:: TASK STATEMENT ::
Copy out the data below verbatim.
Start
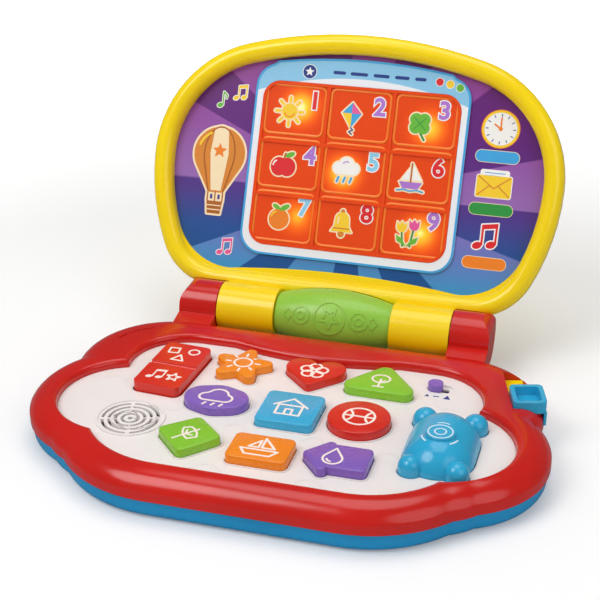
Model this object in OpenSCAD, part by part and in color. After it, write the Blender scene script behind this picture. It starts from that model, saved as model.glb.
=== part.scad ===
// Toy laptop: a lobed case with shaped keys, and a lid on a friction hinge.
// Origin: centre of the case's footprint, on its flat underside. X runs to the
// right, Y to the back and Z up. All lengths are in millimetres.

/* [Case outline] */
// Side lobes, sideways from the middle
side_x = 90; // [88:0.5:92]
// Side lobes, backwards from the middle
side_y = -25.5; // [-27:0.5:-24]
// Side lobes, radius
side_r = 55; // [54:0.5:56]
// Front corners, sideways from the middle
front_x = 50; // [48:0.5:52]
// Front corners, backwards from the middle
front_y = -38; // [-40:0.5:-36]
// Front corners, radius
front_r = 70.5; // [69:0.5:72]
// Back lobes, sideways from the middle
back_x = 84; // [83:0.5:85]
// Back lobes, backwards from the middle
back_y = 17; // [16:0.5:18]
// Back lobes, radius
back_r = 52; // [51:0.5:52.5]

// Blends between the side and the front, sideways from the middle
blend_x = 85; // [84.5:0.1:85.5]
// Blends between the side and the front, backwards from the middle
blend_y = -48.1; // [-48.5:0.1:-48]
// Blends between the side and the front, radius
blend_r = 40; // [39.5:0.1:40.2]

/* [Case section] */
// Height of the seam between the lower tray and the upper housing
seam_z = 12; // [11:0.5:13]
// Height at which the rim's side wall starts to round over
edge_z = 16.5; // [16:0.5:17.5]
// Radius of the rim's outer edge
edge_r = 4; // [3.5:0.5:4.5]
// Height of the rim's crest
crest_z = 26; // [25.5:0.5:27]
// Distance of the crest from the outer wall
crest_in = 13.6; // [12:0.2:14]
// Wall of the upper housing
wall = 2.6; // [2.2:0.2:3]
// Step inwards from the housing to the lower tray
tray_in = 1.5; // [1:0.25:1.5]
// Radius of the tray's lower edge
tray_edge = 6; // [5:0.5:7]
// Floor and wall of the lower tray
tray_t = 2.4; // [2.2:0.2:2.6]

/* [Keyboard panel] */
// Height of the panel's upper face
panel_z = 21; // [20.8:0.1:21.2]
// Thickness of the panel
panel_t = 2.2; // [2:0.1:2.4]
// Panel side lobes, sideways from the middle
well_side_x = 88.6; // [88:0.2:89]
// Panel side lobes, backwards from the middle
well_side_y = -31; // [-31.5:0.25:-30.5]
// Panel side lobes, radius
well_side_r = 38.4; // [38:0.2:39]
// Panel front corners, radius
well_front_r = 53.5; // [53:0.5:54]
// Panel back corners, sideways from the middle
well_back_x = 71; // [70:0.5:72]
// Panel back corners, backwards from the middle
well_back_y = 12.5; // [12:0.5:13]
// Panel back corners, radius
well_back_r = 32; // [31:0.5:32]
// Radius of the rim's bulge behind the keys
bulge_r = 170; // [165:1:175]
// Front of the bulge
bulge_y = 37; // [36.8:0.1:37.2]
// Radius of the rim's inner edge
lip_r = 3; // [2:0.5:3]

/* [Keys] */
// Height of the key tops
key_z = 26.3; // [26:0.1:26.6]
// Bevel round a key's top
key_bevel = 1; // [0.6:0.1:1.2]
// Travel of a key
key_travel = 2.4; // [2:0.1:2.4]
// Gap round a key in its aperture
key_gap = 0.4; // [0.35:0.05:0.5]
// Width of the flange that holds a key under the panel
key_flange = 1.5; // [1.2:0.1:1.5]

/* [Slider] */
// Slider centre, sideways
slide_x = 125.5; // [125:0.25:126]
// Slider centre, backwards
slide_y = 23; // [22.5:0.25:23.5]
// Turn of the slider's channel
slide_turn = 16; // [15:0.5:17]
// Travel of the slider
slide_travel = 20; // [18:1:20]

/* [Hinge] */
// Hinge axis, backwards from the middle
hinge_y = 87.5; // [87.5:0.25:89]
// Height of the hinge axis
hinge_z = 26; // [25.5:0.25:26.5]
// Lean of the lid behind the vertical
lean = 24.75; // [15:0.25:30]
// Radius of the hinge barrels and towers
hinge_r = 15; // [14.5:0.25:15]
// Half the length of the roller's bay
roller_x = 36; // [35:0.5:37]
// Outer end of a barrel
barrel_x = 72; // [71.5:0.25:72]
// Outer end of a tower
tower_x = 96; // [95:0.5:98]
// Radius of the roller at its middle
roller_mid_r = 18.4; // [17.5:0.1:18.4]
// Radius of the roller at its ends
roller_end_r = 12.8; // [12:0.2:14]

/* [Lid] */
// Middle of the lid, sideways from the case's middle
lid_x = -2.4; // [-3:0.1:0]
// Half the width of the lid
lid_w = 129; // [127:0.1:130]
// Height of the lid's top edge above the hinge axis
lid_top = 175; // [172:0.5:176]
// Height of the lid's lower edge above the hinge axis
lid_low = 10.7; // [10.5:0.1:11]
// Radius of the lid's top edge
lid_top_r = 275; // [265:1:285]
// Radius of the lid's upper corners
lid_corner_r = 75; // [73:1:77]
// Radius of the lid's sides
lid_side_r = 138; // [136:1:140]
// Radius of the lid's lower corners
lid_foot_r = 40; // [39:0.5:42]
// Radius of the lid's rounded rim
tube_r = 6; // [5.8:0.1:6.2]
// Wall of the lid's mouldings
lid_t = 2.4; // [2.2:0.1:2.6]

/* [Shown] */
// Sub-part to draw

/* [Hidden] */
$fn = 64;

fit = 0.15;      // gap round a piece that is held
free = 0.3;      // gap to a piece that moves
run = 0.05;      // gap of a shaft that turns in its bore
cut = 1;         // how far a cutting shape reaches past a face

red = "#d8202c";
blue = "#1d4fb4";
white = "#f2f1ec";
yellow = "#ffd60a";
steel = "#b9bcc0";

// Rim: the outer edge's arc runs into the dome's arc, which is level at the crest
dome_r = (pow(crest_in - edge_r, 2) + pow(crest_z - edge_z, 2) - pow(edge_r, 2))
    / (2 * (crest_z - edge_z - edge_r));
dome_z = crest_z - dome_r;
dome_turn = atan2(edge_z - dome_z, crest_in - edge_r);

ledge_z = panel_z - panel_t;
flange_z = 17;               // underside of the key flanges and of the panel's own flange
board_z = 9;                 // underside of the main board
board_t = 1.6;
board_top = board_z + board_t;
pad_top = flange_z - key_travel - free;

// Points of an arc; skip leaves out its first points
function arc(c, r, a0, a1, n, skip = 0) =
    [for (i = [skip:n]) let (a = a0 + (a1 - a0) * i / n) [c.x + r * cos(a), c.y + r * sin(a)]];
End
:: WRITTEN SOLUTION ::
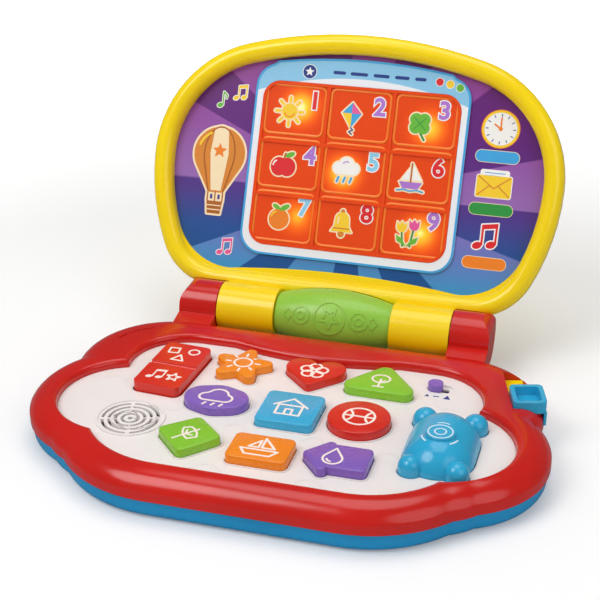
Model this object in OpenSCAD, part by part and in color. After it, write the Blender scene script behind this picture. It starts from that model, saved as model.glb.
=== part.scad ===
// Toy laptop: a lobed case with shaped keys, and a lid on a friction hinge.
// Origin: centre of the case's footprint, on its flat underside. X runs to the
// right, Y to the back and Z up. All lengths are in millimetres.

/* [Case outline] */
// Side lobes, sideways from the middle
side_x = 90; // [88:0.5:92]
// Side lobes, backwards from the middle
side_y = -25.5; // [-27:0.5:-24]
// Side lobes, radius
side_r = 55; // [54:0.5:56]
// Front corners, sideways from the middle
front_x = 50; // [48:0.5:52]
// Front corners, backwards from the middle
front_y = -38; // [-40:0.5:-36]
// Front corners, radius
front_r = 70.5; // [69:0.5:72]
// Back lobes, sideways from the middle
back_x = 84; // [83:0.5:85]
// Back lobes, backwards from the middle
back_y = 17; // [16:0.5:18]
// Back lobes, radius
back_r = 52; // [51:0.5:52.5]

// Blends between the side and the front, sideways from the middle
blend_x = 85; // [84.5:0.1:85.5]
// Blends between the side and the front, backwards from the middle
blend_y = -48.1; // [-48.5:0.1:-48]
// Blends between the side and the front, radius
blend_r = 40; // [39.5:0.1:40.2]

/* [Case section] */
// Height of the seam between the lower tray and the upper housing
seam_z = 12; // [11:0.5:13]
// Height at which the rim's side wall starts to round over
edge_z = 16.5; // [16:0.5:17.5]
// Radius of the rim's outer edge
edge_r = 4; // [3.5:0.5:4.5]
// Height of the rim's crest
crest_z = 26; // [25.5:0.5:27]
// Distance of the crest from the outer wall
crest_in = 13.6; // [12:0.2:14]
// Wall of the upper housing
wall = 2.6; // [2.2:0.2:3]
// Step inwards from the housing to the lower tray
tray_in = 1.5; // [1:0.25:1.5]
// Radius of the tray's lower edge
tray_edge = 6; // [5:0.5:7]
// Floor and wall of the lower tray
tray_t = 2.4; // [2.2:0.2:2.6]

/* [Keyboard panel] */
// Height of the panel's upper face
panel_z = 21; // [20.8:0.1:21.2]
// Thickness of the panel
panel_t = 2.2; // [2:0.1:2.4]
// Panel side lobes, sideways from the middle
well_side_x = 88.6; // [88:0.2:89]
// Panel side lobes, backwards from the middle
well_side_y = -31; // [-31.5:0.25:-30.5]
// Panel side lobes, radius
well_side_r = 38.4; // [38:0.2:39]
// Panel front corners, radius
well_front_r = 53.5; // [53:0.5:54]
// Panel back corners, sideways from the middle
well_back_x = 71; // [70:0.5:72]
// Panel back corners, backwards from the middle
well_back_y = 12.5; // [12:0.5:13]
// Panel back corners, radius
well_back_r = 32; // [31:0.5:32]
// Radius of the rim's bulge behind the keys
bulge_r = 170; // [165:1:175]
// Front of the bulge
bulge_y = 37; // [36.8:0.1:37.2]
// Radius of the rim's inner edge
lip_r = 3; // [2:0.5:3]

/* [Keys] */
// Height of the key tops
key_z = 26.3; // [26:0.1:26.6]
// Bevel round a key's top
key_bevel = 1; // [0.6:0.1:1.2]
// Travel of a key
key_travel = 2.4; // [2:0.1:2.4]
// Gap round a key in its aperture
key_gap = 0.4; // [0.35:0.05:0.5]
// Width of the flange that holds a key under the panel
key_flange = 1.5; // [1.2:0.1:1.5]

/* [Slider] */
// Slider centre, sideways
slide_x = 125.5; // [125:0.25:126]
// Slider centre, backwards
slide_y = 23; // [22.5:0.25:23.5]
// Turn of the slider's channel
slide_turn = 16; // [15:0.5:17]
// Travel of the slider
slide_travel = 20; // [18:1:20]

/* [Hinge] */
// Hinge axis, backwards from the middle
hinge_y = 87.5; // [87.5:0.25:89]
// Height of the hinge axis
hinge_z = 26; // [25.5:0.25:26.5]
// Lean of the lid behind the vertical
lean = 24.75; // [15:0.25:30]
// Radius of the hinge barrels and towers
hinge_r = 15; // [14.5:0.25:15]
// Half the length of the roller's bay
roller_x = 36; // [35:0.5:37]
// Outer end of a barrel
barrel_x = 72; // [71.5:0.25:72]
// Outer end of a tower
tower_x = 96; // [95:0.5:98]
// Radius of the roller at its middle
roller_mid_r = 18.4; // [17.5:0.1:18.4]
// Radius of the roller at its ends
roller_end_r = 12.8; // [12:0.2:14]

/* [Lid] */
// Middle of the lid, sideways from the case's middle
lid_x = -2.4; // [-3:0.1:0]
// Half the width of the lid
lid_w = 129; // [127:0.1:130]
// Height of the lid's top edge above the hinge axis
lid_top = 175; // [172:0.5:176]
// Height of the lid's lower edge above the hinge axis
lid_low = 10.7; // [10.5:0.1:11]
// Radius of the lid's top edge
lid_top_r = 275; // [265:1:285]
// Radius of the lid's upper corners
lid_corner_r = 75; // [73:1:77]
// Radius of the lid's sides
lid_side_r = 138; // [136:1:140]
// Radius of the lid's lower corners
lid_foot_r = 40; // [39:0.5:42]
// Radius of the lid's rounded rim
tube_r = 6; // [5.8:0.1:6.2]
// Wall of the lid's mouldings
lid_t = 2.4; // [2.2:0.1:2.6]

/* [Shown] */
// Sub-part to draw

/* [Hidden] */
$fn = 64;

fit = 0.15;      // gap round a piece that is held
free = 0.3;      // gap to a piece that moves
run = 0.05;      // gap of a shaft that turns in its bore
cut = 1;         // how far a cutting shape reaches past a face

red = "#d8202c";
blue = "#1d4fb4";
white = "#f2f1ec";
yellow = "#ffd60a";
steel = "#b9bcc0";

// Rim: the outer edge's arc runs into the dome's arc, which is level at the crest
dome_r = (pow(crest_in - edge_r, 2) + pow(crest_z - edge_z, 2) - pow(edge_r, 2))
    / (2 * (crest_z - edge_z - edge_r));
dome_z = crest_z - dome_r;
dome_turn = atan2(edge_z - dome_z, crest_in - edge_r);

ledge_z = panel_z - panel_t;
flange_z = 17;               // underside of the key flanges and of the panel's own flange
board_z = 9;                 // underside of the main board
board_t = 1.6;
board_top = board_z + board_t;
pad_top = flange_z - key_travel - free;

// Points of an arc; skip leaves out its first points
function arc(c, r, a0, a1, n, skip = 0) =
    [for (i = [skip:n]) let (a = a0 + (a1 - a0) * i / n) [c.x + r * cos(a), c.y + r * sin(a)]];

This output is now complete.